During my undergraduate clinical training in stuttering problems, I encountered a woman with a stuttering problem who had achieved a certain notoriety at our university speech clinic. She, someone in her mid-30's who worked as a secretary in a large firm, had learned each of Van Riper's various stuttering control techniques. She would proudly demonstrate her mastery of their mechanics behind closed doors in treatment but nowhere else because, in her words, "They don't feel natural." Marcy, not her real name, showed that changing the mechanics of speech is not synonymous with personal change, although it can certainly lead to that.
Those of us with stuttering problems come to know changing how we talk then changing how we communicate can change our lives. And, as paradoxical as it first may seem, we sometimes choose to keep our lives just as they are even though doing so means continuing to experience the fear, shame, and embarrassment of stuttering we detest because, fundamentally, we are comfortable (e.g., Myss, 1998). Although our lives, like everyone else's, are not always pleasant, they are fairly predictable. We've got them under control, at least most of the time. And that is what so many of us crave, especially in these uncertain times. We want to know where we will be having breakfast today, what we'll be doing Sunday morning, where we will shop Friday after work, when we will be vacationing, and so on. If we change how we communicate, we will change how we live. We may change jobs. We may change relationships. We may change locales. The winds of change may transport us to a very different life gradually or swiftly. We can not be sure. That is why change requires courage and endurance, the courage to let go of the past to move into an uncertain future along an unknown path and the commitment to take the ride as far as it goes for as long as it takes. As long as we prefer the comfort of the known over the risk of the unknown, we will not sincerely work for the change we say we would like to have.
We will change, nevertheless. That is inevitable. We will become both more and less like we currently are. Our habits will grow stronger until our physical and, perhaps, our mental capacities will grow weaker. Our circumstances will change. Friends and loved ones will move away. Some will die. New people will become important. Work outside the home will change or end. We may develop hobbies that engage us. Nothing about us will stay the same except, perhaps, for a while, our perceptions of how our life is and should be. Until we change them, we will fundamentally live as we have until the very end (e.g., Byrne, 2006; Chess and Thomas, 2005; Hellman, 1973; Myss, 1998; Silverman, 2006; Steiner, 1994). Remember:
"A foolish consistency is the hob-goblin of little minds, adored by little statesmen and philosophers."
- - - Ralph Waldo Emerson
Self-Reliance in Essays, Second Series (1847)
REFERECES
Byrne, R, Ed. (2006). The Secret. New York: Atria Books.

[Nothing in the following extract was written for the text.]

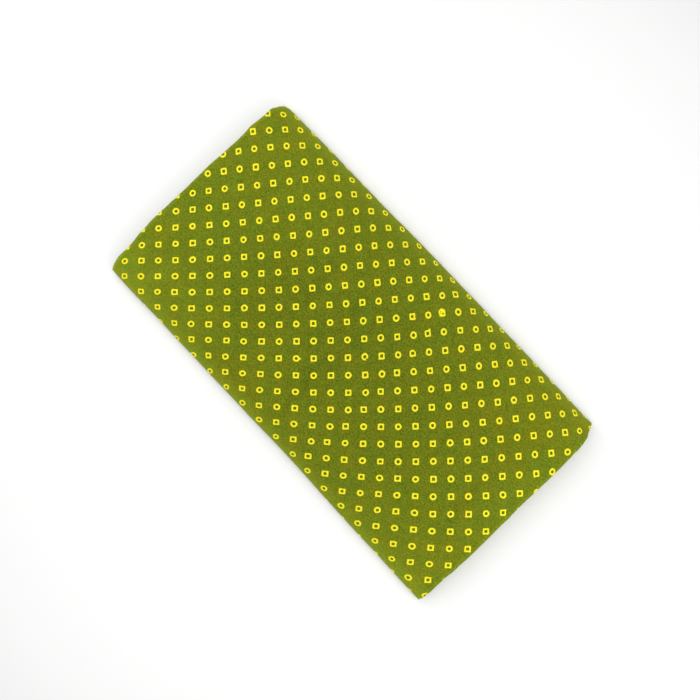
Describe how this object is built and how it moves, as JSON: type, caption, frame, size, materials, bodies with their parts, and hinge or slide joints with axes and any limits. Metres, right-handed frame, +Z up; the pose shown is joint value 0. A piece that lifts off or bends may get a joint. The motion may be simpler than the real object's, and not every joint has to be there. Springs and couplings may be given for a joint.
{
  "type": "folded printed cotton sari",
  "caption": "Soft folded bundle of printed cotton cloth, its nested plies turned round along a long side, with tight folds along the other and cut ends at the short sides.",
  "frame": {"origin": "under the middle of the folded bundle, on the surface it lies on", "axes": "+X along the long side and the folds, +Y towards the rounded spine, +Z up"},
  "size_m": [0.457, 0.2431, 0.03],
  "materials": {
    "printed_cotton": "matt olive-green plain weave, printed all over with small bright yellow rings and hollow squares"
  },
  "bodies": {
    "root": {"sari_cloth": "printed_cotton"}
  },
  "joints": []
}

Chess, S. and Thomas, A., (2005). Temperament in Clinical Practice. New York: The Guilford Press.
Hellman, L. (1973). Pentimento. Boston: Little, Brown, and Company.
Myss, C. (1998). Why People Don't Heal and How They Can. New York: Three Rivers Press.
Silverman, E.-M. (2006). "Mind Matters". Presented at the 9th Annual International ISAD Online Conference, October.
Silverman, E.-M., (2001). Jason's Secret. Indianapolis: 1st Books.
Steiner, C. (1994). Scripts People Live. New York: Grove/Atlantic Press.